Barbequed Pulled Pork
Pulled pork is meaty, smoky, sweet, tangy, saucy heaven. Its that amazing combination of flavors that makes it so perfect. Every year I do a large batch of pulled pork and freeze the results in vacuum sealed bags for quick, delicious dinners or picnics.
I adore pork shoulder. This is a cut with a ton of flavor and lots of fat and connective tissue. Even better, its relatively inexpensive. It is my first choice for barbequing as well as braising and stewing (think crock pot). Don’t even think about grilling a shoulder. Save that for more expensive, tender cuts of meat. Likewise, don’t try to barbeque a pork loin- you’ll end up with a log o’ meat.
Smoking isn’t as hard as it seems. The basic barbeque technique is to cook it at low temperature with indirect heat and a lot of smoke for a long time. While this takes hours, they are hours in which you involvement is very passive. Do it on a day when you have to be home waiting on the cable guy. While its nice to have a smoker- and I do- there is no need to go out and acquire one. I only have a smoker because a family member received one as an ill-conceived Christmas gift 10 years before I decided to give it some love. The odds are that you don’t have one (if you do, you’ve probably got your own barbeque gospel to share) so the recipe I’ll share just addresses using a grill.
I barbeque as much pork as possible each time I fire up the smoker. It doesn’t take much longer to cook 15 pounds of shoulder than it does to cook five, so why waste the time and fuel if you’ve got the parking space on your grill grate? The instructions for this recipe don’t change much when you scale up. Just make sure that you don’t have your piggy directly over the coals.
Ingredients
5-6 pounds pork shoulder
1 batch North Carolina-Style Barbeque Sauce (recipe below)
Special equipment
A drip pan (preferably a disposable aluminum lasagna pan)
Wood chips soaked in water for at least one hour (mesquite, apple, hickory, cherry- take your pick)
1 bag natural charcoal (No petroleum-soaked briquettes, please.)
Instructions for Charcoal Grills
Set up the grill
- Preheat the coals.
- When they’re good and hot, separate them into two small piles along the edge of either side of the grill. You can use a freeform pan of aluminum foil formed into a half moon shape or an aluminum pie plate to keep them together, if you wish.
- Place the drip pan between the coals. Fill it half full with boiling water.
- Place the grill grate on top.
Cook the meat
- Sprinkle a handful of wood chips over both sides of the coals.
- Place the pork directly over the drip pan. If one side is fattier than the other, place the fattier side on top so the fat bastes the meat as it cooks.
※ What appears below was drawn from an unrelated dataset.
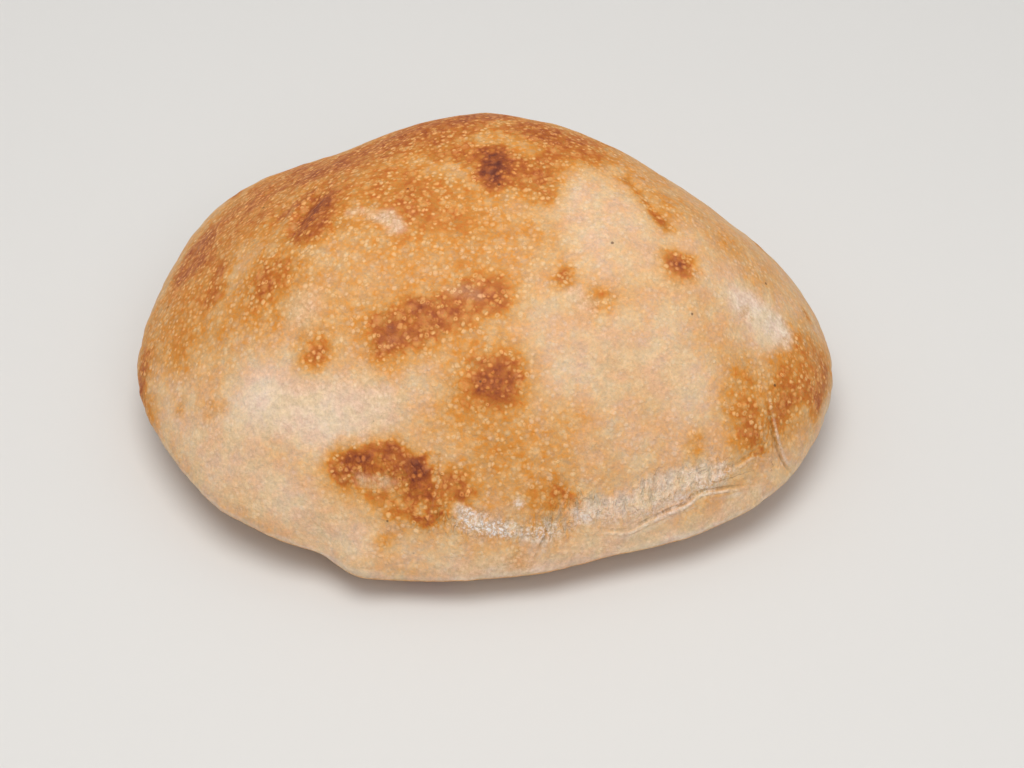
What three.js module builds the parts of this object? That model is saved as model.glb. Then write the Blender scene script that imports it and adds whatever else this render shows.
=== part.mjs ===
// A pocket flatbread that has ballooned in the oven: one puffed loaf, baked as one piece.
//
// Millimetres, +Z up, +X along the longest side. The loaf rests on the flat of its underside at z = 0,
// and the origin is on that face, under the middle of the plan.
import * as THREE from "three";
import { mergeVertices } from "three/addons/utils/BufferGeometryUtils.js";

// The rim, where the upper and lower crusts join, as [x, y, height above the table].
// It runs anticlockwise from the right end, and dips towards the table along the front.
const rimPoints = [
  [104, 0, 16],
  [93, 44, 18],
  [57, 74, 21],
  [-6, 96, 24],
  [-62, 92, 23],
  [-104, 73, 22],
  [-121, 4, 19],
  [-108, -32, 19],
  [-87, -57, 16],
  [-58, -71, 12],
  [-40, -77, 9],
  [-8, -78, 9],
  [30, -70, 10],
  [79, -49, 13],
];

// The highest point of the upper crust before its swells are added. It lies behind the middle.
const crown = { x: 2, y: 36, height: 80 };

// Broad swells of the upper crust, and hollows where the height is negative.
const swells = [
  { x: -62, y: 72, radius: 34, height: -7 },
  { x: -4, y: 70, radius: 36, height: 4 },
  { x: 70, y: 52, radius: 30, height: -9 },
  { x: -60, y: 4, radius: 36, height: 7 },
  { x: 62, y: -2, radius: 36, height: 7 },
  { x: 4, y: -34, radius: 40, height: 5 },
];

// How the upper crust falls from the crown to the rim: a higher spread keeps the crown broad,
// and a fall under 1 makes the crust meet the rim steeply.
const upperCrust = { spread: 2.1, fall: 0.78 };

// The underside is flat out to this share of the way to the rim, and then curls up to it.
const underside = { flatShare: 0.52, curl: 2, fall: 0.7 };

const rimCrowding = 0.7; // under 1 draws the mesh's rows closer together near the rim
const faceSteps = 28; // squares along one edge of the cube that the mesh starts as

const rim = new THREE.CatmullRomCurve3(
  rimPoints.map(([x, y, z]) => new THREE.Vector3(x, y, z)),
  true,
  "centripetal",
);

// A closed mesh of nearly equal squares on the unit sphere, made from the faces of a cube.
function cubeSphere(steps) {
  const geometry = new THREE.BoxGeometry(2, 2, 2, steps, steps, steps);
  geometry.deleteAttribute("normal");
  geometry.deleteAttribute("uv");
  const merged = mergeVertices(geometry, 1e-5);
  const position = merged.getAttribute("position");
  const point = new THREE.Vector3();
  for (let i = 0; i < position.count; i++) {
    point.fromBufferAttribute(position, i);
    for (const axis of ["x", "y", "z"]) {
      point[axis] = Math.tan((point[axis] * Math.PI) / 4);
    }
    point.normalize();
    position.setXYZ(i, point.x, point.y, point.z);
  }
  return merged;
}

// How much the swells raise the upper crust over a plan point. They fade out at the rim.
function swellHeight(x, y, fade) {
  let height = 0;
  for (const swell of swells) {
    const distance = Math.hypot(x - swell.x, y - swell.y) / swell.radius;
    height += swell.height * Math.exp(-distance * distance);
  }
  return height * Math.sqrt(fade);
}

// A point of the upper crust, a share of the way from the crown to one point of the rim.
function upperPoint(edge, share) {
  const rise = (1 - share ** upperCrust.spread) ** upperCrust.fall;
  const x = crown.x + (edge.x - crown.x) * share;
  const y = crown.y + (edge.y - crown.y) * share;
  const z = edge.z + (crown.height - edge.z) * rise;
  return new THREE.Vector3(x, y, z + swellHeight(x, y, rise));
}

// A point of the underside, a share of the way from its middle to one point of the rim.
function lowerPoint(edge, share) {
  const beyondFlat = Math.max(0, share - underside.flatShare) / (1 - underside.flatShare);
  const rise = 1 - (1 - beyondFlat ** underside.curl) ** underside.fall;
  return new THREE.Vector3(edge.x * share, edge.y * share, edge.z * rise);
}

function loafGeometry() {
  const geometry = cubeSphere(faceSteps);
  const position = geometry.getAttribute("position");
  const direction = new THREE.Vector3();
  for (let i = 0; i < position.count; i++) {
    direction.fromBufferAttribute(position, i);
    const bearing = Math.atan2(direction.y, direction.x) / (2 * Math.PI);
    const edge = rim.getPoint((bearing + 1) % 1);
    const steepness = Math.asin(Math.abs(direction.z)); // a quarter turn at the crown, 0 at the rim
    const share = Math.max(0, Math.cos(steepness)) ** rimCrowding;
    const point = direction.z >= 0 ? upperPoint(edge, share) : lowerPoint(edge, share);
    position.setXYZ(i, point.x, point.y, point.z);
  }
  return geometry;
}

// Puts the origin under the middle of the plan, on the resting face.
function centreOnBase(geometry) {
  geometry.computeBoundingBox();
  const { min, max } = geometry.boundingBox;
  geometry.translate(-(min.x + max.x) / 2, -(min.y + max.y) / 2, -min.z);
  return geometry;
}

const crust = new THREE.MeshStandardMaterial({
  color: 0xd9a566,
  roughness: 0.6,
  metalness: 0,
});

const loaf = new THREE.Mesh(centreOnBase(loafGeometry()), crust);
loaf.name = "pita_loaf";

const pita = new THREE.Group();
pita.add(loaf);

export default pita;
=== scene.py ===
import math
import random

import bmesh
import bpy
import numpy as np
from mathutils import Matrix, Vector, noise
from mathutils.bvhtree import BVHTree
from mathutils.kdtree import KDTree


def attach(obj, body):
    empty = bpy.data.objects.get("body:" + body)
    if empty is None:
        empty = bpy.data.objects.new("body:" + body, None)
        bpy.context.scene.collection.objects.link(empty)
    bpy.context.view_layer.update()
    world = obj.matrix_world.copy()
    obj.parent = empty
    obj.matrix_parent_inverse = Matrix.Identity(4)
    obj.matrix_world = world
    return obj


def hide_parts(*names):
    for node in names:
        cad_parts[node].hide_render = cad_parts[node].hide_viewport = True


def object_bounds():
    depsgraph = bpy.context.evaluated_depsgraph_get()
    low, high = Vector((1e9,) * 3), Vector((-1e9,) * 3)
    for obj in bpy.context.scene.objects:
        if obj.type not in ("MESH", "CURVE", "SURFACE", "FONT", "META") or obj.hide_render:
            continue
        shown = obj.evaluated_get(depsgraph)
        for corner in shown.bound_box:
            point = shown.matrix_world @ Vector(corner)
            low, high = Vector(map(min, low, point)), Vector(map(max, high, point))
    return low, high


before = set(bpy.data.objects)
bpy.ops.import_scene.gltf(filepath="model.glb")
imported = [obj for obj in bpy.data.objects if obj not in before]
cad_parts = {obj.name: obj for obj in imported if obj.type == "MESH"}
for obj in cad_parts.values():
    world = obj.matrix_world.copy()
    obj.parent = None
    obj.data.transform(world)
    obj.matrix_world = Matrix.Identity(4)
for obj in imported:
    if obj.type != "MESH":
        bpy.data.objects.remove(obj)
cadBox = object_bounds()
mm = 0.001


# small helpers

def linear(red, green, blue):
    # screen colour, 0 to 255, into the linear value that a socket wants
    return tuple(((c / 255 + 0.055) / 1.055) ** 2.4 for c in (red, green, blue)) + (1.0,)


def smoothStep(low, high, x):
    t = np.clip((x - low) / (high - low), 0, 1)
    return t * t * (3 - 2 * t)


def newMeshObject(name, bm):
    mesh = bpy.data.meshes.new(name)
    bm.to_mesh(mesh)
    bm.free()
    obj = bpy.data.objects.new(name, mesh)
    bpy.context.scene.collection.objects.link(obj)
    return obj


# the loaf's shape: a ball of even squares, blown up inside the solid until it fits

loafShape = {
    "doublings": 7,            # the starting cube's edges are halved this many times
    "reach": (112, 88, 42),    # mm, spreads the ball's points evenly over the loaf
    "middleHeight": 20,        # mm, the point that the ball is blown up from
    "roundings": 14,           # smoothing passes, which soften the rim
    "swell": 0.4,              # mm, gives back what the smoothing takes
    "probeHeights": (-50, 150),    # mm, well under and well over the loaf
    "rimHeight": 16,           # mm
}


def startingBall(doublings):
    bm = bmesh.new()
    bmesh.ops.create_cube(bm, size=2)
    for _ in range(doublings):
        bmesh.ops.subdivide_edges(bm, edges=bm.edges[:], cuts=1, use_grid_fill=True)
    for v in bm.verts:
        v.co = Vector([math.tan(c * math.pi / 4) for c in v.co]).normalized()
    return bm


def mergedCopy(name):
    bm = bmesh.new()
    bm.from_mesh(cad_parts[name].data)
    bmesh.ops.remove_doubles(bm, verts=bm.verts[:], dist=0.01 * mm)
    return bm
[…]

- Cover the grill, keeping the vents on the grill fully open. Add a handful of coals every 45 minutes of so to prevent the coals from burning out. Add more wood chips once the fresh coals are hot.
- Cook to an internal temperature of 195-degrees, 4-6 hours.
Instructions for Gas Grills
- Your pork will not be cooking directly over the heat. Choose which burners will generate the most even heat without directly grilling the meat.
- Fire up the side (or sides, depending on how many burner zones you have) of the grill you’ll be using to high heat. Place wood chips in a smoker box (improvise with another aluminum pie plate if necessary) over the heat. When they begin to generate smoke, reduce the heat to medium low.
- Place pork on grill at a safe distance from heat source. If one side is fattier than the other, place the fattier side on top so the fat bastes the meat as it cooks.
- Cover the grill, keeping the vents on the grill fully open. Add more wood chips to the smoker box as necessary.
- Cook to an internal temperature of 195-degrees, 4-6 hours.
Finish pork
- Allow pork to cool fully before pulling apart into bite-sized pieces with fingers.
- Mix pulled pork with enough barbeque sauce to moisten meat, serving extra on side to finish to taste.
- Spoon warm pork onto hamburger buns and serve.